======== Data extract ========
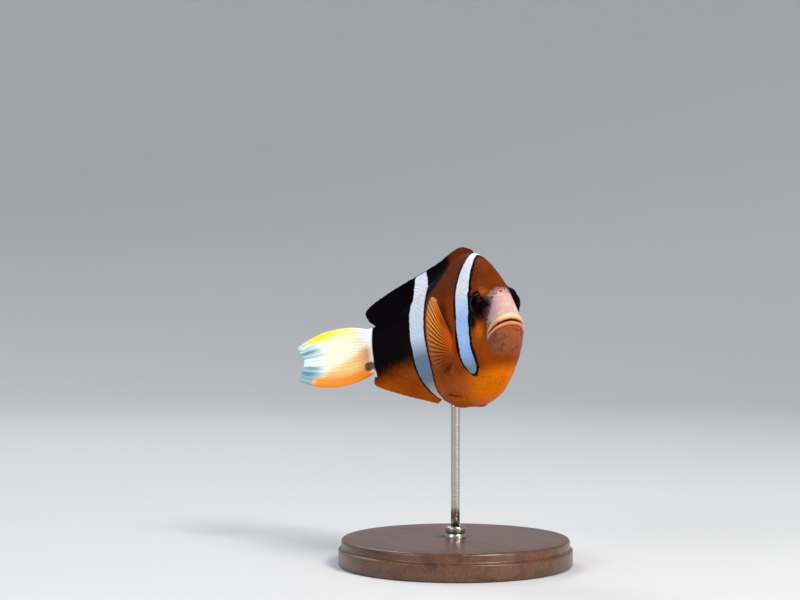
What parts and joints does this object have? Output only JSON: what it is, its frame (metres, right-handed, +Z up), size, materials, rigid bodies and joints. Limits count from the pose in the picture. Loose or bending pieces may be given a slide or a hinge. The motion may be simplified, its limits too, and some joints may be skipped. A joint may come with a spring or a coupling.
{
  "type": "clownfish",
  "caption": "Life-size clownfish with white bars and closed fins, its body bent in a turn, held by a rod over a round display base.",
  "frame": {"origin": "centre of the display base's underside", "axes": "+X along the trunk at the rod, towards the head; +Y to the fish's left; +Z up"},
  "size_m": [0.1049, 0.08, 0.1079],
  "materials": {
    "skin_orange": "satin, scaled",
    "skin_dark": "satin, scaled",
    "fin_black": "satin",
    "fin_orange": "satin",
    "fin_yellow": "satin",
    "eye_black": "polished",
    "stand_wood": "oiled",
    "stand_steel": "brushed"
  },
  "bodies": {
    "root": {"head": "skin_orange", "lower_jaw": "skin_orange", "gill_cover_left": "skin_orange", "gill_cover_right": "skin_orange", "trunk": "skin_dark", "tail_stalk": "skin_dark", "dorsal_fin_spiny": "fin_black", "dorsal_fin_soft": "fin_black", "anal_fin": "fin_orange", "tail_fin": "fin_yellow", "pectoral_fin_left": "fin_orange", "pectoral_fin_right": "fin_orange", "pelvic_fin_left": "fin_orange", "pelvic_fin_right": "fin_orange", "eye_left": "eye_black", "eye_right": "eye_black", "stand_base": "stand_wood", "stand_ferrule": "stand_steel", "stand_rod": "stand_steel"}
  },
  "joints": []
}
========
### Set problem
Please output the complete data exactly.

### Solution for this exercise
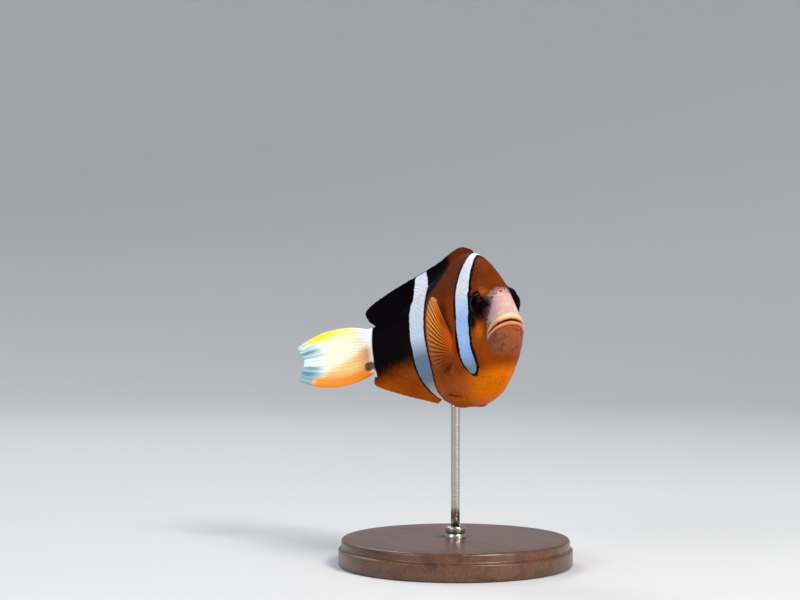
What parts and joints does this object have? Output only JSON: what it is, its frame (metres, right-handed, +Z up), size, materials, rigid bodies and joints. Limits count from the pose in the picture. Loose or bending pieces may be given a slide or a hinge. The motion may be simplified, its limits too, and some joints may be skipped. A joint may come with a spring or a coupling.
{
  "type": "clownfish",
  "caption": "Life-size clownfish with white bars and closed fins, its body bent in a turn, held by a rod over a round display base.",
  "frame": {"origin": "centre of the display base's underside", "axes": "+X along the trunk at the rod, towards the head; +Y to the fish's left; +Z up"},
  "size_m": [0.1049, 0.08, 0.1079],
  "materials": {
    "skin_orange": "satin, scaled",
    "skin_dark": "satin, scaled",
    "fin_black": "satin",
    "fin_orange": "satin",
    "fin_yellow": "satin",
    "eye_black": "polished",
    "stand_wood": "oiled",
    "stand_steel": "brushed"
  },
  "bodies": {
    "root": {"head": "skin_orange", "lower_jaw": "skin_orange", "gill_cover_left": "skin_orange", "gill_cover_right": "skin_orange", "trunk": "skin_dark", "tail_stalk": "skin_dark", "dorsal_fin_spiny": "fin_black", "dorsal_fin_soft": "fin_black", "anal_fin": "fin_orange", "tail_fin": "fin_yellow", "pectoral_fin_left": "fin_orange", "pectoral_fin_right": "fin_orange", "pelvic_fin_left": "fin_orange", "pelvic_fin_right": "fin_orange", "eye_left": "eye_black", "eye_right": "eye_black", "stand_base": "stand_wood", "stand_ferrule": "stand_steel", "stand_rod": "stand_steel"}
  },
  "joints": []
}